Taking Risk, Entrepreneurship Or Building A Safety Net

It is no secret that I am a mega fan of Get Rich Slowly and I read the articles over there almost every day. One of their weekend articles was a story from a reader who won a $1M jackpot and how she went on to invest the money prudently. Tina (the winner’s wife) explained how they sought help from a financial planner, and how they ultimately invested the money in a way that paid off, per the planner’s recommendations.

She must have hired a really good planner; I couldn’t find anything wrong with their decisions. Giving money to charity, raising their insurance safety net, buying a dream house (non-extravagant) and saving for retirement in an 80/20 stock to bond ratio. Just perfect!

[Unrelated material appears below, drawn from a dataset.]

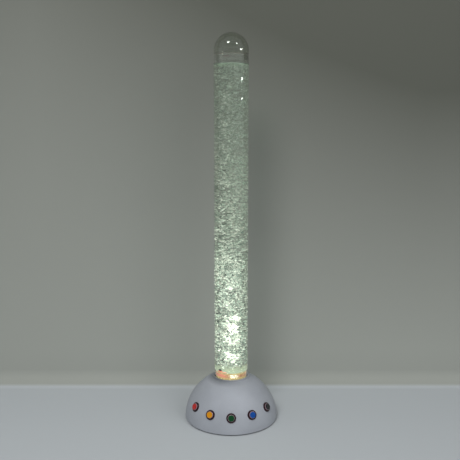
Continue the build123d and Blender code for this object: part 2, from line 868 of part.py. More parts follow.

Then I thought, What? Wait a minute. Is this the only way to spend $1M? Money that appeared out of nowhere? Since my childhood, I have aspired to become an entrepreneur one day. I’m always looking for ways to start a venture. The only thing preventing me from doing so right now is some legal matters (you don’t need to know) and lack of startup capital.

I don’t want to invest my savings in something that might fail, rendering me and my wife miserable. But a $1M jackpot would have been the perfect opportunity for me to start something on my own. Opening a shop, buying a franchise for a fast food chain, setting up an online store, investing the money in a startup, buying out a dying company or investing in real estate… Opportunities galore!

I guess I am not the only one thinking about doing something big or risky with a sudden lump sum of money. There are people who will first try to build a safety net around their retirement. I define this “safety first” mentality as a middle class mentality.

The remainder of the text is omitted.